Agnes and Tommy drive back to Washington Heights. They sit in the car for a moment, collecting their thoughts. There is an explosion in the distance. Instinctively, Tommy turns around to look. Agnes doesn't.
"Car backfiring," she says calmly.
They hear the same noise again.
"There's another," says Tommy drily.
A look of reciprocal understanding passes between them.
"The streets are full of Tin Lizzies," says Agnes.
Not until she is in bed that night does it strike Agnes that she and Tommy never discussed her riding all the way up to Mount Vernon to drop off Vivian.
She wonders if Vivian thought it a bit strange.
Chapter Twenty-Six
Agnes talks to Hannah on the telephone.
Hannah says, "Losing a child—you never recover from that. I feel so sorry for her mother. And how are you holding up?"
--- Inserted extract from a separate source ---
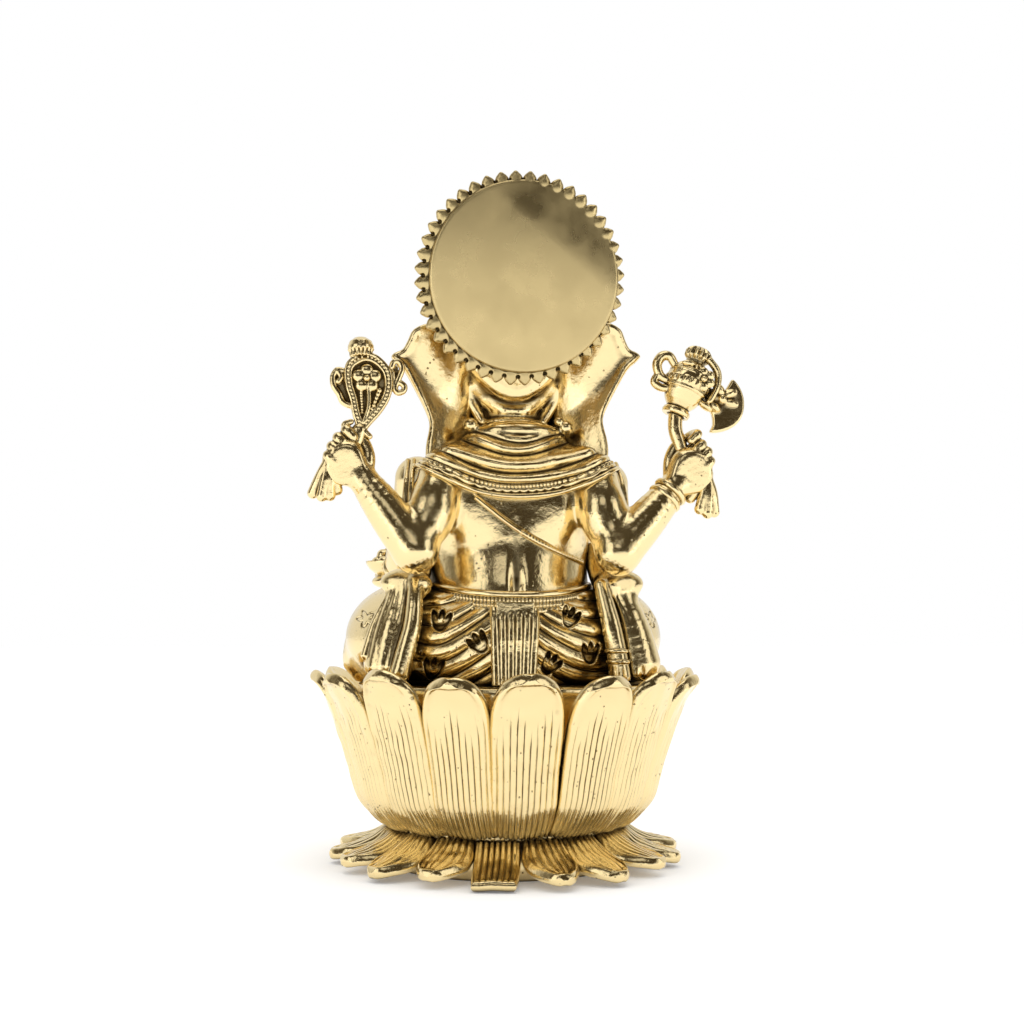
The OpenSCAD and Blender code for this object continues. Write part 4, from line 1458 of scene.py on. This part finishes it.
def patina_and_painted_shade(nodes, links, coords, pit, pitted):
    """How much darker the metal is: oxide in its hollows and pits, and painted shade in its crevices and
    where parts meet, from ambient occlusion.
    """
    hollow = nodes.new("ShaderNodeAttribute")
    hollow.attribute_name = "relief"
    # Painted shade: ambient occlusion darkens the colour in crevices and where parts meet.
    shade = nodes.new("ShaderNodeAmbientOcclusion")
    shade.inputs["Distance"].default_value = PAINTED_SHADE_REACH
    shade.samples = 6
    patch = noise(nodes, links, coords, 3.0)
    uneven = arithmetic(nodes, links, "MULTIPLY", patch, 0.10 * pitted)
    deep = arithmetic(nodes, links, "ADD", hollow.outputs["Fac"], uneven)
    dirt = ramp(nodes, links, deep, [(0.07, 0.0), (0.24, 1.0)])
    painted_crevice_shade = ramp(nodes, links, shade.outputs["AO"], [(0.12, 1.0), (0.62, 0.0)])
    patina_and_shade = arithmetic(nodes, links, "MAXIMUM", dirt, painted_crevice_shade)
    return arithmetic(nodes, links, "MAXIMUM", patina_and_shade, arithmetic(nodes, links, "MULTIPLY", pit, 0.8))


def skin_normal(nodes, links, coords, pit, grain):
    """The cast skin: fine grain, slow swells and the pits."""
    fine = arithmetic(nodes, links, "MULTIPLY", noise(nodes, links, coords, 0.9, 4.0), 0.25)
    coarse = arithmetic(nodes, links, "MULTIPLY", noise(nodes, links, coords, 5.0, 2.0), 0.7)
    height = arithmetic(nodes, links, "ADD", fine, coarse)
    height = arithmetic(nodes, links, "SUBTRACT", height, arithmetic(nodes, links, "MULTIPLY", pit, 0.35))
    bump = nodes.new("ShaderNodeBump")
    bump.inputs["Strength"].default_value = grain
    bump.inputs["Distance"].default_value = GRAIN_DEPTH
    links.new(height, bump.inputs["Height"])
    return bump.outputs["Normal"]


def cast_brass(name, bright, patina_and_shade_colour, rough, grain, pitted=1.0):
    """Polished cast brass: darker oxide in the hollows, painted shade in the crevices, fine casting grain and
    small pits.
    """
    mat, shader = new_material(name, bright, rough)
    nodes, links = mat.node_tree.nodes, mat.node_tree.links
    coords = nodes.new("ShaderNodeTexCoord").outputs["Object"]
    pit = pits_of(nodes, links, coords, pitted)
    patina_and_shade = patina_and_painted_shade(nodes, links, coords, pit, pitted)
    # The colour goes towards the darker colour with oxide in the hollows and with painted shade in the
    # crevices.
    mix = nodes.new("ShaderNodeMix")
    mix.data_type = "RGBA"
    mix.inputs["A"].default_value = (*bright, 1)
    mix.inputs["B"].default_value = (*patina_and_shade_colour, 1)
    links.new(patina_and_shade, mix.inputs["Factor"])
    links.new(mix.outputs["Result"], shader.inputs["Base Color"])
    gloss = ramp(nodes, links, noise(nodes, links, coords, 9.0), [(0.35, rough * 0.8), (0.7, rough * 1.35)])
    dull = arithmetic(nodes, links, "MULTIPLY", patina_and_shade, 0.3)
    links.new(arithmetic(nodes, links, "ADD", gloss, dull), shader.inputs["Roughness"])
    links.new(skin_normal(nodes, links, coords, pit, grain), shader.inputs["Normal"])
    return mat


def steel():
    mat, _ = new_material("Fastener steel", (0.52, 0.52, 0.54), 0.34)
    return mat


# ---- Floor, light and camera


def floor():
    bpy.ops.mesh.primitive_plane_add(size=8, location=(0, 0, -0.00005))
    obj = bpy.context.object
    obj.name = "Floor"
    mat, shader = new_material("Paper", (0.93, 0.93, 0.93), 0.8, 0.0)
    shader.inputs["Specular IOR Level"].default_value = 0.0
    shader.inputs["Emission Color"].default_value = (1, 1, 1, 1)
    shader.inputs["Emission Strength"].default_value = 0.14
    obj.data.materials.append(mat)


LIGHT_AIM = (0, 0, 0.08)
# Each soft box: name, place and size in metres, and radiance.
BOXES = [
    ("Left_box", (0.62, 0.50, 0.26), 0.42, 0.60, 1.15),
    ("Right_box", (-0.66, 0.46, 0.26), 0.36, 0.60, 1.1),
    ("Top_box", (0.0, 0.15, 0.85), 0.60, 0.45, 1.3),
    ("Camera_box", (0.14, 0.85, 0.56), 0.42, 0.26, 0.72),
]


def soft_light(name, place, target, width, height, brightness):
    """A soft box whose face has the given radiance."""
    data = bpy.data.lights.new(name, "AREA")
    data.shape = "RECTANGLE"
    data.size, data.size_y = width, height
    data.energy = brightness * math.pi * width * height
    obj = bpy.data.objects.new(name, data)
    bpy.context.scene.collection.objects.link(obj)
    obj.location = place
    obj.rotation_mode = "QUATERNION"
    way = Vector(target) - Vector(place)
    obj.rotation_quaternion = way.to_track_quat("-Z", "Y")
    return obj


def studio():
    """Soft boxes at both sides and above, in a room that is white to the camera and the floor."""
    for name, place, width, height, brightness in BOXES:
        soft_light(name, place, LIGHT_AIM, width, height, brightness)
    bpy.context.scene.view_settings.view_transform = "Standard"
    world = bpy.data.worlds.new("Room")
    bpy.context.scene.world = world
    world.use_nodes = True
    nodes, links = world.node_tree.nodes, world.node_tree.links
    nodes.clear()
    out = nodes.new("ShaderNodeOutputWorld")
    seen = nodes.new("ShaderNodeLightPath")
    room = nodes.new("ShaderNodeBackground")
    white = nodes.new("ShaderNodeBackground")
    white.inputs["Color"].default_value = (1, 1, 1, 1)
    coords = nodes.new("ShaderNodeTexCoord").outputs["Generated"]
    split = nodes.new("ShaderNodeSeparateXYZ")
    links.new(coords, split.inputs["Vector"])
    depth = arithmetic(nodes, links, "MULTIPLY_ADD", split.outputs["Y"], 0.5)
    behind = ramp(nodes, links, depth, [(0.30, (0.85, 0.85, 0.85)), (0.46, (0.34, 0.32, 0.28)),
                                         (0.58, (0.080, 0.064, 0.042)), (1.0, (0.050, 0.040, 0.026))])
    links.new(behind, room.inputs["Color"])
    plain = arithmetic(nodes, links, "ADD", seen.outputs["Is Camera Ray"], seen.outputs["Is Diffuse Ray"])
    mix = nodes.new("ShaderNodeMixShader")
    links.new(plain, mix.inputs["Fac"])
    links.new(room.outputs["Background"], mix.inputs[1])
    links.new(white.outputs["Background"], mix.inputs[2])
    links.new(mix.outputs["Shader"], out.inputs["Surface"])


# The camera: degrees round the figure, metres from its axis and up, degrees of tilt and swing,
# and millimetres of sensor and lens.
VIEW_AZIMUTH = 173
VIEW_DISTANCE = 0.327
VIEW_HEIGHT = 0.0564
VIEW_PITCH = 5.19
VIEW_SWING = 0.265
SENSOR_WIDTH = 36
LENS = 45.67


def camera():
    """The view from behind, slightly to the figure's left, looking a little upward."""
    data = bpy.data.cameras.new("Camera")
    obj = bpy.data.objects.new("Camera", data)
    bpy.context.scene.collection.objects.link(obj)
    azimuth = math.radians(VIEW_AZIMUTH)
    obj.location = (math.sin(azimuth) * VIEW_DISTANCE, -math.cos(azimuth) * VIEW_DISTANCE, VIEW_HEIGHT)
    data.sensor_width = SENSOR_WIDTH
    data.lens = LENS
    data.clip_start = 0.01
    pitch = math.radians(VIEW_PITCH)
    swing = math.radians(VIEW_SWING)
    obj.rotation_euler = (math.radians(90) + pitch, 0, azimuth - swing)
    bpy.context.scene.camera = obj


# ---- Everything

# The second colour serves both the oxide in the hollows and the painted shade in the crevices.
BRASS = cast_brass("Cast brass", (0.91, 0.73, 0.39), (0.075, 0.046, 0.015), 0.15, 0.6)
SATIN = cast_brass("Polished brass", (0.62, 0.485, 0.235), (0.10, 0.07, 0.03), 0.30, 0.04, pitted=0.0)
STEEL = steel()
TORSO = torso_solid()


def figure():
    """The castings of the body share one blended surface, and each node shows its own part of it."""
    arms = {}
    for name, s in (("left_rear", L_REAR), ("right_rear", R_REAR), ("left_front", L_FRONT),
                    ("right_front", R_FRONT)):
        arms[name] = (upper_arm_solid(s), forearm_solid(s))
    hands = {"left_rear": left_hand_solid(), "right_rear": right_hand_solid(), "left_front": palm_up(),
             "right_front": palm_raised()}
    limbs = {}
    for name, (upper, fore) in arms.items():
        hand = hands[name]
        whole = union(union(upper, fore, k=1.5), hand, k=0.8)
        limbs[name] = (whole, upper, fore, hand)
    body = union(TORSO, *[arm[0] for arm in limbs.values()], k=2.2)
    trunk_of = common(body, layer(WAIST_Z + 1.5, TORSO_Z + 1), k=0.4)
    uppers = union(*[arm[1] for arm in limbs.values()])
    shared("Torso", share(trunk_of, TORSO, uppers), FINE, BRASS, "torso")
    for name, (whole, upper, fore, hand) in limbs.items():
        words = name.replace("_", " ").capitalize()
        rest = union(TORSO, fore)
        shared(f"{words} upper arm", share(body, upper, rest), FINE, BRASS, f"{name}_upper_arm")
        shared(f"{words} forearm", share(body, fore, union(upper, hand)), FINE, BRASS, f"{name}_forearm")
        step = DETAIL if "rear" in name else FINE
        shared(f"{words} hand", share(body, hand, fore), step, BRASS, f"{name}_hand")


def head_pieces():
    skull = head_solid()
    trunk = trunk_shape()
    rings_on_trunk = raised(trunk, along_trunk, 0.5)
    whole = union(skull, rings_on_trunk, k=3)
    upper = common(whole, layer(TORSO_Z - 1, 200))
    capped = common(upper, layer(TORSO_Z - 1, HEAD_TOP_Z + 0.6), k=0.5)
    shared("Head", share(capped, skull, trunk), FINE, BRASS, "head")
    shared("Trunk", share(whole, trunk, skull), FINE, BRASS, "trunk")
    make("Left tusk", sculpted(tusk(1, 12), DETAIL), BRASS, "cast_brass", "left_tusk")
    make("Right tusk", sculpted(tusk(-1, 7), DETAIL), BRASS, "cast_brass", "right_tusk")
    ear = ear_solid()
    make("Left ear", sculpted(ear), BRASS, "cast_brass", "left_ear")
    make("Right ear", sculpted(moved(mirrored(ear), (-1.8, 0, 1.6))), BRASS, "cast_brass", "right_ear")


floor()
studio()
camera()
lotus_cup(BRASS)
lotus_skirt(BRASS)
seat_plate(BRASS)
legs(BRASS)
pleats(BRASS)
sash(1, BRASS)
sash(-1, BRASS)
figure()
belt(BRASS)
sacred_thread(BRASS)
shawl(BRASS)
head_pieces()
crown(BRASS)
crown_band(BRASS)
halo(SATIN)
halo_rivet(BRASS)
noose(BRASS)
axe_head(BRASS)
for cloth_end in TASSELS:
    tassel(*cloth_end, BRASS)
bracelets(BRASS)
necklace(BRASS)
bowl_and_sweets(BRASS)
for hardware in ("fixing_stud", "fixing_washer", "fixing_nut"):
    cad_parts[hardware].data.materials.clear()
    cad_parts[hardware].data.materials.append(STEEL)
"All right. I've been busy, which is good."
"You sound funny."
"I'm lying down."
"It's probably the best thing for you."
Not the way Agnes is doing it. There is no telephone in her bedroom. She is in the kitchen, stretched out on the butcher block that runs the length of one wall.
"I didn't realize what Barbara meant to me," Agnes admits.
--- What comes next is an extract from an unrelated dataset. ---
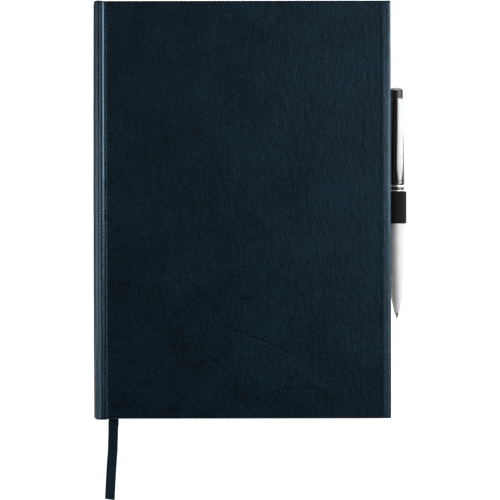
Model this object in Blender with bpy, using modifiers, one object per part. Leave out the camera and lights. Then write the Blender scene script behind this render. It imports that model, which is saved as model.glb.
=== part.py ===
"""A case-bound pilot logbook with a ribbon bookmark and a twist pen in an elastic loop.

The book lies on its back cover. +Y is the head, the spine is at -X and the front cover is up.
The origin is on the underside of the back cover, midway between head and tail and between the
spine and the fore-edge. Sizes are written in millimetres and turned into metres by MM.
"""

import math

import bmesh
import bpy
from mathutils import Matrix, Vector

MM = 0.001

# The case: leather-covered boards with a French groove at the spine.
SPINE_X = -89.1 * MM  # outside of the spine
FORE_EDGE_X = 89.1 * MM  # outside of the covers at the fore-edge
COVER_HALF = 125.2 * MM  # half the covers' height, along Y
SPINE_LEATHER_HALF = 125.8 * MM  # the spine's leather stands proud of the boards at head and tail
BOOK_THICK = 19.0 * MM
LEATHER = 0.5 * MM
TURN_IN_THICK = 0.4 * MM
TURN_IN_WIDTH = 15.0 * MM
BOARD = 2.4 * MM
PAPER = 0.2 * MM
GLUE_GAP = 0.15 * MM  # between layers that are glued together
AIR_GAP = 0.3 * MM  # between pieces that move apart
LEAF_GAP = 0.2 * MM
SQUARE = 3.1 * MM  # how far the covers stand past the pages

# The hinges: the covers turn about the middle of the spine's rounded shoulders.
HINGE_X = -85.7 * MM
SHOULDER_RADIUS = HINGE_X - SPINE_X
BACK_HINGE_Z = 3.5 * MM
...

"You don't. That's how it is with your friends. Children are a different story. You always know what they mean to you. You're always aware of the love you feel. It's kind of like having a lifelong toothache."
Sarah comes into the kitchen for a honey-wheat cookie. She wouldn't dream of eating sugar, but she has a large honey habit. She also worries about her weight, and will remove only one cookie from the kitchen at a time.
"I don't know how you went on after Brigette," says Agnes.
Agnes wishes that she had known her sister. In the Travertine home movies Brigette seems like a charming little girl, joyful and self-possessed, whether playing with a litter of puppies or using a hula hoop as a jump rope. In the later family movies it is obvious that Agnes is not the child her sister was. She does the kid act with a decided lack of brio. Hannah and Johnny egg her on. They thrust big teddy bears at her, but Agnes is like the unfortunate actor who replaces the star in a Broadway show. When Agnes watches her own 8mm film image she can't help wondering how much more Brigette would have made of the carving of the jack o'lantern. Agnes's performance in the petting zoo seems especially perfunctory; she fails to develop any chemistry with even a nuzzling llama.
Agnes sits up on the butcher block. "What's happening with social security?"
"You won't believe it."
"Try me."
"Mrs. Fuentes can't find my marriage license anywhere."
"Did you try the state records office?"
"It's not there either. Isn't that funny?"
Agnes is troubled. "Hilarious."
"So let me tell you what I did. I rode a subway and two bu
ses to St. Bernard of Clairvaux," says Hannah, referring to the church in Brooklyn where she and Johnny were married. "Guess what? It's St. Timothy's."
St. Bernard of Clairvaux has always played a large role in the Travertine family mythology. Hannah wouldn't get married in the parish church, stodgy St. George's, because St. George's was the Lithuanian church, the church of her mother. Normally, Hannah would have had no choice in this matter, but the war was on, and rules had been relaxed so that our Catholic boys could get hitched in a hurry. St. Bernard of Clairvaux, with its exotic name, has come to symbolize the breaking with tradition that Hannah imagines to be at the heart of her marriage to Johnny.